No rational basis existed to allow the jury to separate these continuing events as though they were distinct and unrelated to each other. This single course of conduct would not support an acquittal of the carjacking offense and a conviction of theft.
Notwithstanding our rational basis analysis, defendant's argument is completely untenable under the correct standard of review in this case. If a defendant does not request a lesser included offense, the court need not charge it unless the lesser offense is clearly indicated by the evidence. State v. Denofa, 187 N.J. 24, 42 (2006). As a reviewing court, we are guided under these circumstances by the plain error standard and will not reverse unless any error was “clearly capable of producing an unjust result.” R. 2:10–2. Not any possibility is sufficient, but it must be “sufficient to raise a reasonable doubt as to whether the error led the jury to a result it otherwise might not have reached.” State v. Macon, 57 N.J. 325, 336 (1971). In the context of a jury charge, plain error is “legal impropriety in the charge prejudicially affecting the substantial rights of the defendant and sufficiently grievous to justify notice by the reviewing court and to convince the court that of itself the error possessed a clear capacity to bring about an unjust result.” State v. Hock, 54 N.J. 526, 538 (1969), cert. denied, 399 U.S. 930, 90 S.Ct. 2254, 26 L. Ed.2d. 797 (1970) (citations omitted).

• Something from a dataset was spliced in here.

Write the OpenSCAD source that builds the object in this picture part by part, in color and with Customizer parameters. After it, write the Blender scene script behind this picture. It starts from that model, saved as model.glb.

Applying this standard, we have no hesitancy in concluding that a lesser included charge of theft was not clearly indicated by the evidence in this case. As we have explained, there was not even a rational basis for such a charge. The court did not err in failing to give the charge.

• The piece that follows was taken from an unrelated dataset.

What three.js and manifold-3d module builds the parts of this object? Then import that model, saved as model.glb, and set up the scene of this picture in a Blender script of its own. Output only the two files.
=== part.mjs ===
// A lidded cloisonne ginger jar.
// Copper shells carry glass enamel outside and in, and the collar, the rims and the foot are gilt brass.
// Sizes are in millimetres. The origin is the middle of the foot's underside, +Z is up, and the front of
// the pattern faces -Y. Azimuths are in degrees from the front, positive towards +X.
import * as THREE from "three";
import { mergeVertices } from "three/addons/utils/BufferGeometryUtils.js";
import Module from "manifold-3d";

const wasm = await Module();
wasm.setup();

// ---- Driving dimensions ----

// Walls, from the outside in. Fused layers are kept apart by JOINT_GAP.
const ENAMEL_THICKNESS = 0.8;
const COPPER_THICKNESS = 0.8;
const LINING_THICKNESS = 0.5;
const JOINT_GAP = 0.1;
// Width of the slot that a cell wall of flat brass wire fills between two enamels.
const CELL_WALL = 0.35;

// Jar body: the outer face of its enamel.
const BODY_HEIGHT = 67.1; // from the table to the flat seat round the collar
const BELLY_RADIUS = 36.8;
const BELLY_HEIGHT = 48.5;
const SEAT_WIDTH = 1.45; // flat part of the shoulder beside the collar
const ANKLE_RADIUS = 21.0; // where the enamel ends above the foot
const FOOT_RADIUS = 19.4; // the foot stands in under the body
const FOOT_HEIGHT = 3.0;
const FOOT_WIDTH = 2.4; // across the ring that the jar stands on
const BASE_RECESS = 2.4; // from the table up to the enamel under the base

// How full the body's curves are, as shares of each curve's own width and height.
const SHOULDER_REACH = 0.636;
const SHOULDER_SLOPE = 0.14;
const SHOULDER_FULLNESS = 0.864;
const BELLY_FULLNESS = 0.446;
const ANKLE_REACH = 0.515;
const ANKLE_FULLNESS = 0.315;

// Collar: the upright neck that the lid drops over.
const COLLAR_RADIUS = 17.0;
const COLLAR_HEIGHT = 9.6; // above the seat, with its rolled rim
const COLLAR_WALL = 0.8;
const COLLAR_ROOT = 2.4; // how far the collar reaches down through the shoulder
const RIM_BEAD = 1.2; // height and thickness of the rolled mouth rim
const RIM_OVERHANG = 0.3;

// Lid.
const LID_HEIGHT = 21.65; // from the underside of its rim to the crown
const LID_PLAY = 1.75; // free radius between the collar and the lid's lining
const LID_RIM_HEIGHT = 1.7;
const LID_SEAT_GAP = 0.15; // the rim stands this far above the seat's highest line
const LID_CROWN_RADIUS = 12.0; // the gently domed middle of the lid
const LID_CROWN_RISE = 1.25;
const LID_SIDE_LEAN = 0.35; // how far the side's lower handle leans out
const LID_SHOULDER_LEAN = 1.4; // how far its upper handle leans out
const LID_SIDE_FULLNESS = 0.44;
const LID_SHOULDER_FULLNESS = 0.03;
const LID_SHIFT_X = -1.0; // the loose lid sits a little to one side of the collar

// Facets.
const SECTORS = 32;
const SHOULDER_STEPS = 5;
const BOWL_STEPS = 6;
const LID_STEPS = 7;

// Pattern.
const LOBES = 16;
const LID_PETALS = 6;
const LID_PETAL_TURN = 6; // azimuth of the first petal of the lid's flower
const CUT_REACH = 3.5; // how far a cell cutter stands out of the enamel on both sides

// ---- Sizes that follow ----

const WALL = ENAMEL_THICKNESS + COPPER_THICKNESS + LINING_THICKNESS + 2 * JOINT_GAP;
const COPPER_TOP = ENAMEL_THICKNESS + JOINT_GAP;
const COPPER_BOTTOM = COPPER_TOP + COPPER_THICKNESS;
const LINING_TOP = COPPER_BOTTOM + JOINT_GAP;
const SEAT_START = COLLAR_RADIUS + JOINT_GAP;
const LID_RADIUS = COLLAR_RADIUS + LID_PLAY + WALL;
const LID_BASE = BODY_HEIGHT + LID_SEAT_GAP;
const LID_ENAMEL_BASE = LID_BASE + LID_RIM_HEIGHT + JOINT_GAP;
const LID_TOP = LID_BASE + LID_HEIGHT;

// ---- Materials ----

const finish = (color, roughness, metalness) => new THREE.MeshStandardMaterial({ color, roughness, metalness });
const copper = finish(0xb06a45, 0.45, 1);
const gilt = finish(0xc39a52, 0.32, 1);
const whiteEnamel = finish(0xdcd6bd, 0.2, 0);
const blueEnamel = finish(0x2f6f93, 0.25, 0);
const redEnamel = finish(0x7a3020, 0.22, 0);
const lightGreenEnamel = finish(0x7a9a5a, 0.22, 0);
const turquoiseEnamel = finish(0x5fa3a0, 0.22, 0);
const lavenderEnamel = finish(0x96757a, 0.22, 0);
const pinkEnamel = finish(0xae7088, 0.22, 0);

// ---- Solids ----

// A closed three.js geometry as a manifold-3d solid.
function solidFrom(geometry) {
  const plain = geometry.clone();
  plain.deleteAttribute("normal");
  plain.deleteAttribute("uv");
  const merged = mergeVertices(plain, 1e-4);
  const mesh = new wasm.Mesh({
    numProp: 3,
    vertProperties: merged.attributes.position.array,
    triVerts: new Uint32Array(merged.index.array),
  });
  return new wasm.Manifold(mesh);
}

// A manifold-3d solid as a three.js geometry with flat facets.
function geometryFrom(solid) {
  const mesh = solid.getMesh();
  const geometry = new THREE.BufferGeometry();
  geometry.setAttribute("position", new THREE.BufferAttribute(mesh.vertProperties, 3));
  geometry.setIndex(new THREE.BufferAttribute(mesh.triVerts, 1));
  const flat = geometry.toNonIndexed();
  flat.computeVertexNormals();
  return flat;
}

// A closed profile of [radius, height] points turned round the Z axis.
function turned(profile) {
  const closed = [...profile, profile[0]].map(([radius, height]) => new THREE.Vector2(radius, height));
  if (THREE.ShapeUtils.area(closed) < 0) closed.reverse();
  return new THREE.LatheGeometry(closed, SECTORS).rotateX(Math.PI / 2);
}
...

As to defendant's sentencing argument, we first note that he was eligible for an extended-term sentence as a persistent offender. See N.J.S.A. 2C:44–3a. The State moved for an extended term, but the court denied the motion and instead imposed a mid-range 3 ordinary-term sentence of twenty years imprisonment subject to NERA.
We find no impropriety in the sentence imposed. The judge's findings regarding aggravating and mitigating factors were based upon competent and credible evidence in the record, the judge correctly applied the sentencing guidelines set forth in the Code of Criminal Justice, and the sentence is not manifestly excessive or unduly punitive and does not constitute a mistaken exercise of discretion. State v. O'Donnell, 117 N.J. 210, 215–16 (1989); State v. Ghertler, 114 N.J. 383, 393–94 (1989); State v. Roth, 95 N.J. 334, 363–65 (1984).
1. FN1. The indictment also charged a co-defendant, Juquan Walker, with multiple offenses. However, Walker pled guilty to a single count and did not go to trial. Therefore, this appeal pertains only to the trial of defendant Nireil Logan.
2. FN2. Defendant makes no arguments challenging his conviction for conspiracy to commit burglary and robbery.
3. FN3. Carjacking is an enhanced first-degree crime, for which the range of ordinary-term sentences is between ten and thirty years. N.J.S.A. 2C:15–2b.